Q) Have you had any backlash from parents?
A) No, I haven’t had any backlash. There was one parent who was concerned that the transgender possibility, allowing kids to express that desire fit into a homophobic narrative. They were worried that parents could now push kids into trading genders so that they wouldn’t have to deal with their queerness, but that certainly isn’t my experience. All of the parents of the kids in the film and any other parents I’ve met with would much rather have their kids be gay or lesbian or bisexual than have to deal with wanting to change gender. It’s a much heavier lift. That’s the only negative or challenging feedback I’ve bad.

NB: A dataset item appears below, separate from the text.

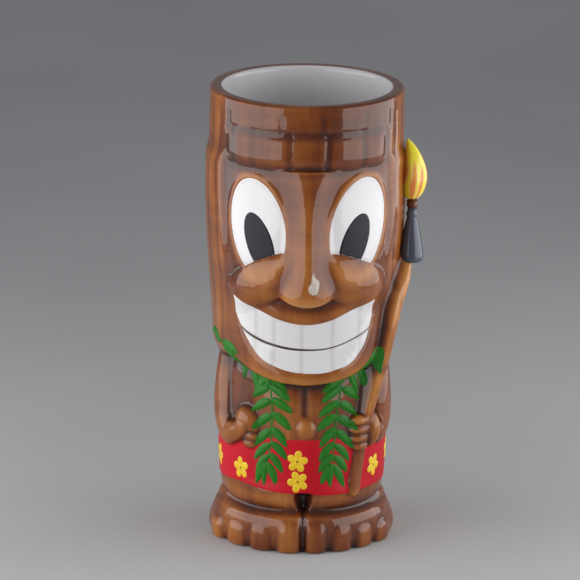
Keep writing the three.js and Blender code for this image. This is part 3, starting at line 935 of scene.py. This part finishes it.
def mug_shell():
    """The cast cup: relief outside, a rounded rim, the plain inside and a flat underside."""
    turns = np.concatenate([np.arange(-90, 90, 0.9), np.arange(90, 270, 1.35)])
    turns = (turns + 180) % 360 - 180
    heights = np.arange(0.9, HEIGHT - RIM_ROUND + 0.01, SHELL_STEP)
    heights = np.append(heights, HEIGHT - RIM_ROUND)
    theta, height = np.meshgrid(turns, heights)
    radii = form_radii(theta, height)
    surface = clay(theta, height, radii)
    level = np.max([radii[name] for name in RAISED], 0) + OVERLAP - radii["mug_shell"]
    wall = surface - np.clip(level * DIP_SLOPE, 0, MAX_DIP)
    rim = rim_rings(surface[-1:])

    def rings(rows):
        flat = np.zeros_like(theta[:1])
        return [to_space(theta[:1], flat + z, flat + radius) for radius, z in rows]

    below = rings(UNDERSIDE + [(wall[:1] - 0.7, 0.25)])
    points = np.concatenate(below + [to_space(theta, height, wall)] + rings(rim + WELL))
    first, last = len(below), len(below) + len(heights)
    normals = np.zeros_like(points)
    unwound = np.degrees(np.unwrap(np.radians(theta), axis=1))
    normals[first:last] = surface_normals(unwound, height, surface)
    values = {}
    for key, value in clay_values(theta, height).items():
        values[key] = np.zeros(points.shape[:2])
        values[key][first:last] = value
    values["near"][last:last + len(rim)] = RIM_NEAR
    faces = tube_faces(*points.shape[:2])
    piece = mesh_object("mug_shell_clay", points, faces, normals, values)
    return finish_piece(piece, "mug_shell", BROWN_GLAZE)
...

Q) Is this year your first Outfest festival?
A) Yes, I’ve been to the Frameline Festival in San Francisco, but I’ve never been in Outfest before.
Q) Do you have any advice to other filmmakers that want to create this sort of social narrative content?
A) That’s an interesting question. I wouldn’t presume to give other filmmakers advice, honestly. But I heard once famous filmmaker Albert Maysels say, “Never make a documentary about someone you can’t love.” That struck me really deeply and I really feel that and took that to heart, even when people are making documentaries about very challenging or oppressive situations or positions of injustice. It’s really important to find a place within ourselves to honor the humanity on the other side of the issue. I would always reach for that position and hope that, especially as we go forward and especially in these times. It seems to be the only thing we haven’t consistently tried—reaching for each other. I really hope we can see more of that content.
Q) Do you have any other upcoming projects?
A) None that are fully developed enough to tell you about right now, but I’ve always got things bouncing around. [Laughs] I’m pretty fully engaged in producing other people’s projects, so that’s my focus until something else bubbles up for me.